* **Data lines**
· · · ·

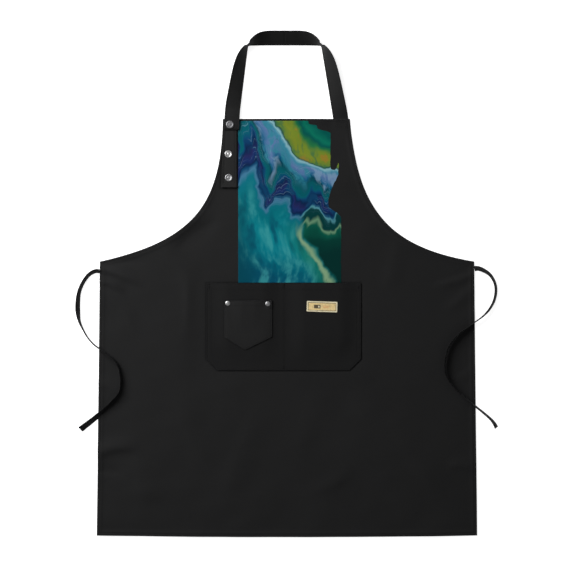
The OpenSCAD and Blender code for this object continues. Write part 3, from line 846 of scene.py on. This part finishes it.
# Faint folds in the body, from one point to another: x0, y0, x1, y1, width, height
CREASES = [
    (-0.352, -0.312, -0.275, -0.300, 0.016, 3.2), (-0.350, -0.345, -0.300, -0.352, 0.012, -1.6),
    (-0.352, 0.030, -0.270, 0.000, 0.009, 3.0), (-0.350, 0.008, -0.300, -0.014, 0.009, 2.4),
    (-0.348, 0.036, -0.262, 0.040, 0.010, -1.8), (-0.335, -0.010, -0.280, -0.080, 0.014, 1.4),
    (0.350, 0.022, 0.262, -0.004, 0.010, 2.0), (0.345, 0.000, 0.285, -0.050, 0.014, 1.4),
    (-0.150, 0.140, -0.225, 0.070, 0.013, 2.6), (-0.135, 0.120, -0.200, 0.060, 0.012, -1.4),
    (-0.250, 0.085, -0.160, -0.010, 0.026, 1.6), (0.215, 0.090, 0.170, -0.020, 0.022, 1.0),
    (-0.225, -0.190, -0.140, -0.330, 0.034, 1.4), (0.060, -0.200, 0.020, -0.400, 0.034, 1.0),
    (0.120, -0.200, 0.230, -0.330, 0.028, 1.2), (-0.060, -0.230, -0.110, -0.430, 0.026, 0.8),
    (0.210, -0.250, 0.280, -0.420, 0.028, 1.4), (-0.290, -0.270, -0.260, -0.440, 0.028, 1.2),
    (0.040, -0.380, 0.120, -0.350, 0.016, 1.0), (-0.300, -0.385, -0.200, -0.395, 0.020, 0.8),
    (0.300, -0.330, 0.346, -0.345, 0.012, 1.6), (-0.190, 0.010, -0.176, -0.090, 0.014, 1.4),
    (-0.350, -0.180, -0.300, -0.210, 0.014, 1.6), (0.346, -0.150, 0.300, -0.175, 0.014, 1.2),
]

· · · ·

* **What is expected**
Reproduce the listing in full. Keep it exactly as written.

* **Finished exercise**
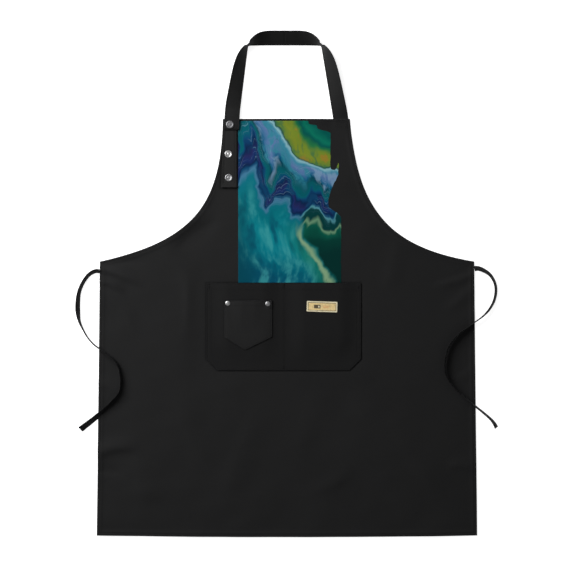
The OpenSCAD and Blender code for this object continues. Write part 3, from line 846 of scene.py on. This part finishes it.
# Faint folds in the body, from one point to another: x0, y0, x1, y1, width, height
CREASES = [
    (-0.352, -0.312, -0.275, -0.300, 0.016, 3.2), (-0.350, -0.345, -0.300, -0.352, 0.012, -1.6),
    (-0.352, 0.030, -0.270, 0.000, 0.009, 3.0), (-0.350, 0.008, -0.300, -0.014, 0.009, 2.4),
    (-0.348, 0.036, -0.262, 0.040, 0.010, -1.8), (-0.335, -0.010, -0.280, -0.080, 0.014, 1.4),
    (0.350, 0.022, 0.262, -0.004, 0.010, 2.0), (0.345, 0.000, 0.285, -0.050, 0.014, 1.4),
    (-0.150, 0.140, -0.225, 0.070, 0.013, 2.6), (-0.135, 0.120, -0.200, 0.060, 0.012, -1.4),
    (-0.250, 0.085, -0.160, -0.010, 0.026, 1.6), (0.215, 0.090, 0.170, -0.020, 0.022, 1.0),
    (-0.225, -0.190, -0.140, -0.330, 0.034, 1.4), (0.060, -0.200, 0.020, -0.400, 0.034, 1.0),
    (0.120, -0.200, 0.230, -0.330, 0.028, 1.2), (-0.060, -0.230, -0.110, -0.430, 0.026, 0.8),
    (0.210, -0.250, 0.280, -0.420, 0.028, 1.4), (-0.290, -0.270, -0.260, -0.440, 0.028, 1.2),
    (0.040, -0.380, 0.120, -0.350, 0.016, 1.0), (-0.300, -0.385, -0.200, -0.395, 0.020, 0.8),
    (0.300, -0.330, 0.346, -0.345, 0.012, 1.6), (-0.190, 0.010, -0.176, -0.090, 0.014, 1.4),
    (-0.350, -0.180, -0.300, -0.210, 0.014, 1.6), (0.346, -0.150, 0.300, -0.175, 0.014, 1.2),
]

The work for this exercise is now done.